EuroNCAP tested the Celerio back in 2014, and it achieved a modest three star rating overall. The adult occupant score of 61 per cent is low in comparison with key rivals, although the child occupant score of 74 per cent is more impressive. The pedestrian mitigation score of 68 per cent is also very good, but the Celerio is mostly let down by its safety assist score of just 38 per cent, reflecting the fact that it does without many of the safety systems that are standard or optional on its rivals.
As standard, all Celerio models are fitted with six airbags - driver and passenger plus side and curtain airbags, but there is no knee airbag for driver or passenger. There are two Isofix points in the rear seats, plus seatbelt pre-tensioners and load-limiters for front seat passengers.

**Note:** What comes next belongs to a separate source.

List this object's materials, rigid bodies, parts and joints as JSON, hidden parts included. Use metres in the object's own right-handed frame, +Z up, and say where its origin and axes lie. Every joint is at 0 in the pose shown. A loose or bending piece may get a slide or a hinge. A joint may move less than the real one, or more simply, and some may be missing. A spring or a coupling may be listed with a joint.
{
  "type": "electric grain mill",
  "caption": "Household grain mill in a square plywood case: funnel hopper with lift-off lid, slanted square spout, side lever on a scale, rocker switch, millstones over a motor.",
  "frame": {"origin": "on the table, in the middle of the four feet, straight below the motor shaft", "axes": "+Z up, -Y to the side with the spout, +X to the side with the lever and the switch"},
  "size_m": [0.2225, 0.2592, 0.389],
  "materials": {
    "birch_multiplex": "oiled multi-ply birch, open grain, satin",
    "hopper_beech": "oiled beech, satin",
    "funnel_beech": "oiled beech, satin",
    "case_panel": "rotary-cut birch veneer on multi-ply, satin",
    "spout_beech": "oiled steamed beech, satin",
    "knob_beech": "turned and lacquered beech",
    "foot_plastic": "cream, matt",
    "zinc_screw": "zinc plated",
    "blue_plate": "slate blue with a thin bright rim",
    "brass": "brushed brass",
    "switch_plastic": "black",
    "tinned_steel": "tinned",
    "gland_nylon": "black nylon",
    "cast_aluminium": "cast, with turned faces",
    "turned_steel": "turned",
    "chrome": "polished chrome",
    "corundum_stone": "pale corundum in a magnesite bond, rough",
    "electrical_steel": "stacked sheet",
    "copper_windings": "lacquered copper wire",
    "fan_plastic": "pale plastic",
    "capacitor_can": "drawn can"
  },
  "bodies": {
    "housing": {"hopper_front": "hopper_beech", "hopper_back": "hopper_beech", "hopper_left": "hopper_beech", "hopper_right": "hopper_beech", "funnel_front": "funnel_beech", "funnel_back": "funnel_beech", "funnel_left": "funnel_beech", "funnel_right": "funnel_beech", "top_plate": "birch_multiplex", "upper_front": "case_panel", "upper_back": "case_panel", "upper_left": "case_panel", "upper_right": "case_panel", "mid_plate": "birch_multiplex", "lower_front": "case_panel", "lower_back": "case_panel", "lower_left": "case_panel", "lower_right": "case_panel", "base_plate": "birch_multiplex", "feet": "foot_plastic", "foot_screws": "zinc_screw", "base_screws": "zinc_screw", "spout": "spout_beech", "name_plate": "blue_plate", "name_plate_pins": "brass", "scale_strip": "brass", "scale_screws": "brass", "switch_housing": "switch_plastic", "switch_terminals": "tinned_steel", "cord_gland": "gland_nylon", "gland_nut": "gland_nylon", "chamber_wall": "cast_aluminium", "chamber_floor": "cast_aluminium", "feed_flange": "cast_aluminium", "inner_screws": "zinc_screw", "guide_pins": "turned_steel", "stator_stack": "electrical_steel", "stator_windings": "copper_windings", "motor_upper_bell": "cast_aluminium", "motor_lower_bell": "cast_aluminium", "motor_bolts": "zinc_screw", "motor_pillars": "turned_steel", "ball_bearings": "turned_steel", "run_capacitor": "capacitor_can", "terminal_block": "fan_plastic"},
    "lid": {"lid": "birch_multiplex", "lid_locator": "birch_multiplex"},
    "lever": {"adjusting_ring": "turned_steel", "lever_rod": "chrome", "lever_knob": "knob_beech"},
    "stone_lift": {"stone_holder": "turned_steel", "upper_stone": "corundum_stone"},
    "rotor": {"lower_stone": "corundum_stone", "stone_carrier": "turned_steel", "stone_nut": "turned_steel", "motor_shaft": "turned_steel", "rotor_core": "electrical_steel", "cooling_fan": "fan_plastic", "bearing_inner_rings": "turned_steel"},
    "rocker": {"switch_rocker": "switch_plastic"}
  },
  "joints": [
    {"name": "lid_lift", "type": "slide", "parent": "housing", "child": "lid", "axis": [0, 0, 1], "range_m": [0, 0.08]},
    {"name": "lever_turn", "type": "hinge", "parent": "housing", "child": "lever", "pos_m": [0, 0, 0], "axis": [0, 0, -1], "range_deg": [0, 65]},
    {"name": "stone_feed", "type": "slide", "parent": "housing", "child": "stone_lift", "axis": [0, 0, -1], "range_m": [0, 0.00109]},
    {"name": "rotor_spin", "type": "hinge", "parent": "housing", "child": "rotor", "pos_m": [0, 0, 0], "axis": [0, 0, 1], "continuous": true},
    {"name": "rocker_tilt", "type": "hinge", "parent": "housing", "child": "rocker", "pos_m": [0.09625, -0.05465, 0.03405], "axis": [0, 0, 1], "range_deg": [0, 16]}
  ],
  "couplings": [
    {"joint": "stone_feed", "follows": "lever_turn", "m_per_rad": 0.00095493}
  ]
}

ESC is standard on all Celerio models, but features such as automatic emergency braking, traffic sign recognition or lane assist are not available as standard or as an option, putting it behind almost all of its rivals in this respect.
When the Celerio was first introduced to the UK a problem with the brake pedal was detected on the first batch of cars, leading to an immediate recall for rectifications. All cars sold will have had the upgraded parts fitted or been rectified at the factory, but it is worth checking with a dealer for complete peace of mind.

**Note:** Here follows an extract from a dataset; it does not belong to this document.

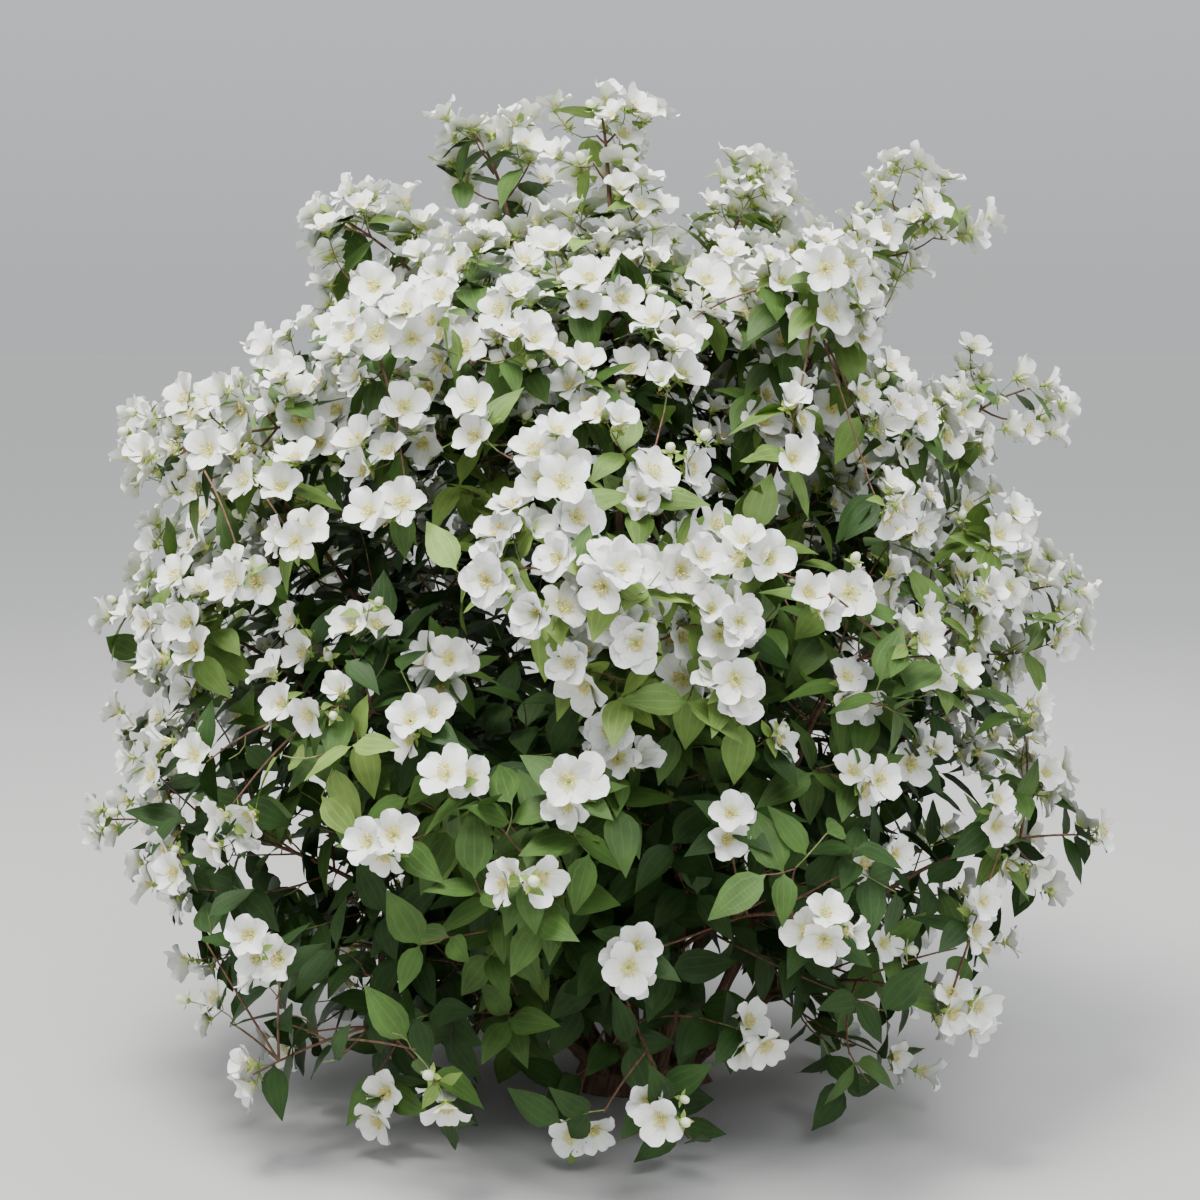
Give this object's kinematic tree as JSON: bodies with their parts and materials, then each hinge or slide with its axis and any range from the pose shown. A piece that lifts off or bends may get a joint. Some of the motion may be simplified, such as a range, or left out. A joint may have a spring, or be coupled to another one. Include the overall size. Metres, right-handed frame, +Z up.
{
  "type": "plant",
  "caption": "Mock orange shrub in full bloom, many arching canes from a low root crown, white four-petalled blossom clusters and mid-green leaves down to the ground.",
  "frame": {"origin": "on the flat cut under the root crown, at ground level, below the crown's middle", "axes": "+X to the right of the pictured side, +Y away from it into the depth of the shrub, +Z up; metres"},
  "size_m": [1.1512, 1.0943, 1.1326],
  "materials": {
    "bark": "rough",
    "flowering_shoots": "matte",
    "leafy_shoots": "matte"
  },
  "bodies": {
    "root": {"cane_back": "bark", "cane_back_left": "bark", "cane_back_right": "bark", "cane_front": "bark", "cane_front_left": "bark", "cane_front_right": "bark", "cane_left_arm": "bark", "cane_left_low": "bark", "cane_left_mid": "bark", "cane_left_shoulder": "bark", "cane_right_arm": "bark", "cane_right_low": "bark", "cane_right_mid": "bark", "cane_right_spire": "bark", "cane_top": "bark", "cane_top_left": "bark", "cane_top_right": "bark", "mass_back": "flowering_shoots", "mass_back_left": "flowering_shoots", "mass_back_right": "flowering_shoots", "mass_front": "flowering_shoots", "mass_front_left": "flowering_shoots", "mass_front_right": "flowering_shoots", "mass_left_arm": "flowering_shoots", "mass_left_low": "flowering_shoots", "mass_left_mid": "flowering_shoots", "mass_left_shoulder": "flowering_shoots", "mass_right_arm": "flowering_shoots", "mass_right_low": "flowering_shoots", "mass_right_mid": "flowering_shoots", "mass_right_spire": "flowering_shoots", "mass_side_01": "leafy_shoots", "mass_side_02": "leafy_shoots", "mass_side_03": "leafy_shoots", "mass_side_04": "leafy_shoots", "mass_side_05": "leafy_shoots", "mass_side_06": "leafy_shoots", "mass_side_07": "leafy_shoots", "mass_side_08": "flowering_shoots", "mass_side_09": "flowering_shoots", "mass_side_10": "flowering_shoots", "mass_side_11": "flowering_shoots", "mass_side_12": "flowering_shoots", "mass_side_13": "flowering_shoots", "mass_side_14": "flowering_shoots", "mass_side_15": "flowering_shoots", "mass_side_16": "flowering_shoots", "mass_side_17": "flowering_shoots", "mass_side_18": "flowering_shoots", "mass_side_19": "flowering_shoots", "mass_top": "flowering_shoots", "mass_top_left": "flowering_shoots", "mass_top_right": "flowering_shoots", "root_crown": "bark"}
  },
  "joints": []
}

Insurance groups and costs
Cars like the Celerio are aimed squarely at new drivers (as well as the cost-conscious) and it scores relatively well on insurance groupings, with all versions dropping in to group 7. That’s not quite as low as some of the competition though, mainly because it doesn’t offer quite as much in the way of safety systems, something which insurers do take into account. It also shows that the insurance group is the same regardless of spec, so you might as well go for a higher-spec SZ4 and get the better Dualjet engine too.
VED car tax
Because both engines fall under the important 100g/km CO2 barrier, you can enjoy zero VED costs - if your car is the right age. The rules changed on 1st April 2017, so either version of the Celerio registered before this date qualifies for the zero VED rate. However, cars registered on or after 1st April 2017 have to pay £150 a year - so it’s worth doing some sums to calculate if it makes more sense to look at a slightly older car and save yourself £150 a year.
Trim levels and standard equipment
At launch the Celerio was available only in SZ3 and SZ4 trim. The standard specification was impressive, while the SZ4 added alloy wheels, a pair of extra audio speakers, electric door mirrors and electric rear windows - so a worthwhile upgrade if the price difference is minimal.
In 2015 Suzuki added a low-price SZ2 model to the range, but still included electric front windows, ESC and a DAB radio with CD player. Later the same year the City model was also introduced, based on the SZ2 and adding alloy wheels, rear parking sensors and black exterior details.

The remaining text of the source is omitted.